The amount of time taken to complete principal photography on an episode of Doctor Who has varied greatly over time, but the length of time required to complete each story has grown over the years.

Doctor Who[]

1963 - 1989[]

In the Verity Lambert era, most episodes were completely taped in a few hours, largely because they were photographed sequentially as theatrical plays with minimal editing. As the editing of videotape became more affordable, Doctor Who was filmed out of sequence, and thus more time could be spent filming each scene. Location filming also became increasingly common.
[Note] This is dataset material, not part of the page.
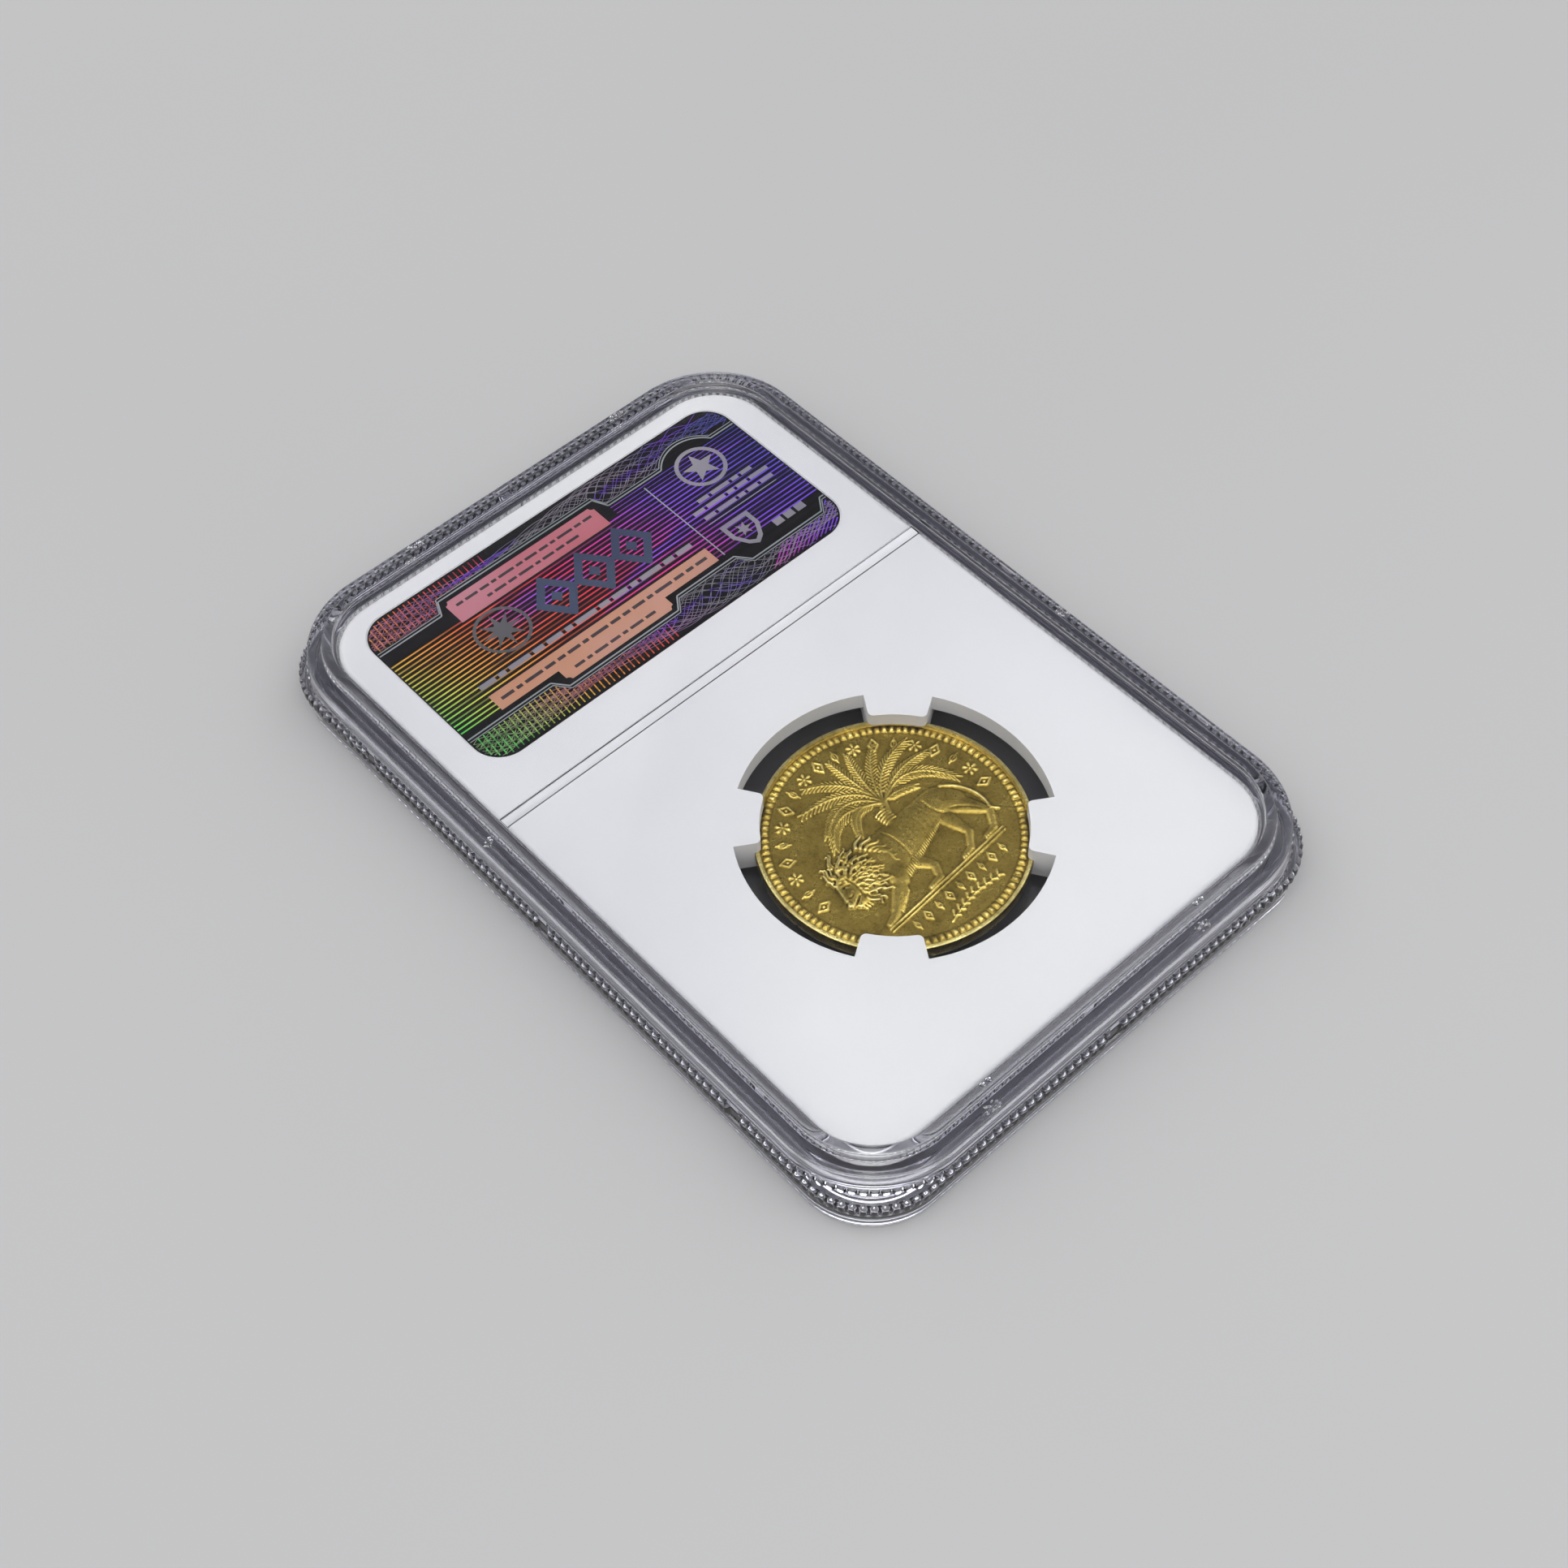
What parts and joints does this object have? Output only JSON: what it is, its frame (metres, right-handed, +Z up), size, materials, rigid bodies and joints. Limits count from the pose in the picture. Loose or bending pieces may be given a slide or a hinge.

From the advent of significant location filming in the waning half of William Hartnell's involvement with the program, principal photography was split between "studio days' and "location days". The total time needed to complete most episodes naturally increased for that reason alone.

There were three major patterns in the program's studio recording schedule. From An Unearthly Child to Spearhead from Space, the studio recording for stories would generally happen once a week. Material for only one episode would be completed during each day's recording. Until The Tenth Planet, this day was invariably Friday. From William Hartnell's last story until Jon Pertwee's first, studio recording was done each Thursday.[1]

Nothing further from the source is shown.